[DIRECTION]
Below are the records; pull every line that includes "object".

[MATERIAL TO PROCESS]
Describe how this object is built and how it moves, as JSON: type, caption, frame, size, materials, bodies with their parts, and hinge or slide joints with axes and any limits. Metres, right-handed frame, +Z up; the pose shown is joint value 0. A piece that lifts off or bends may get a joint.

* * *

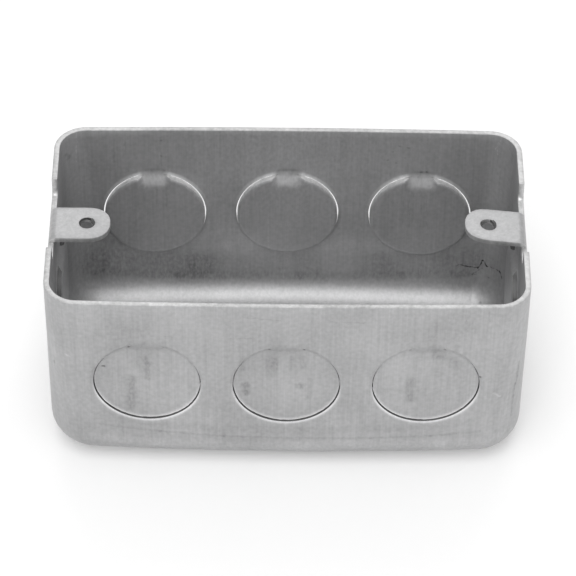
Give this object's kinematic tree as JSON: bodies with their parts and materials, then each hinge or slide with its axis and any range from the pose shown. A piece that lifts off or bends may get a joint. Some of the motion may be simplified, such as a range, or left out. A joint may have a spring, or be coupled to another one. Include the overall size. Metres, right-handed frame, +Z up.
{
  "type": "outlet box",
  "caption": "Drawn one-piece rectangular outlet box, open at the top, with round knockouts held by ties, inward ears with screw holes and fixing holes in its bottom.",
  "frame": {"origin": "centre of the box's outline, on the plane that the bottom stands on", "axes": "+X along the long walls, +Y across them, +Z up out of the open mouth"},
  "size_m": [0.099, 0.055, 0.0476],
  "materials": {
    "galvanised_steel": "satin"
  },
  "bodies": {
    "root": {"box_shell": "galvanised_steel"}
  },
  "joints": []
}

[ANSWER TO THIS EXERCISE]
Describe how this object is built and how it moves, as JSON: type, caption, frame, size, materials, bodies with their parts, and hinge or slide joints with axes and any limits. Metres, right-handed frame, +Z up; the pose shown is joint value 0. A piece that lifts off or bends may get a joint.
Give this object's kinematic tree as JSON: bodies with their parts and materials, then each hinge or slide with its axis and any range from the pose shown. A piece that lifts off or bends may get a joint. Some of the motion may be simplified, such as a range, or left out. A joint may have a spring, or be coupled to another one. Include the overall size. Metres, right-handed frame, +Z up.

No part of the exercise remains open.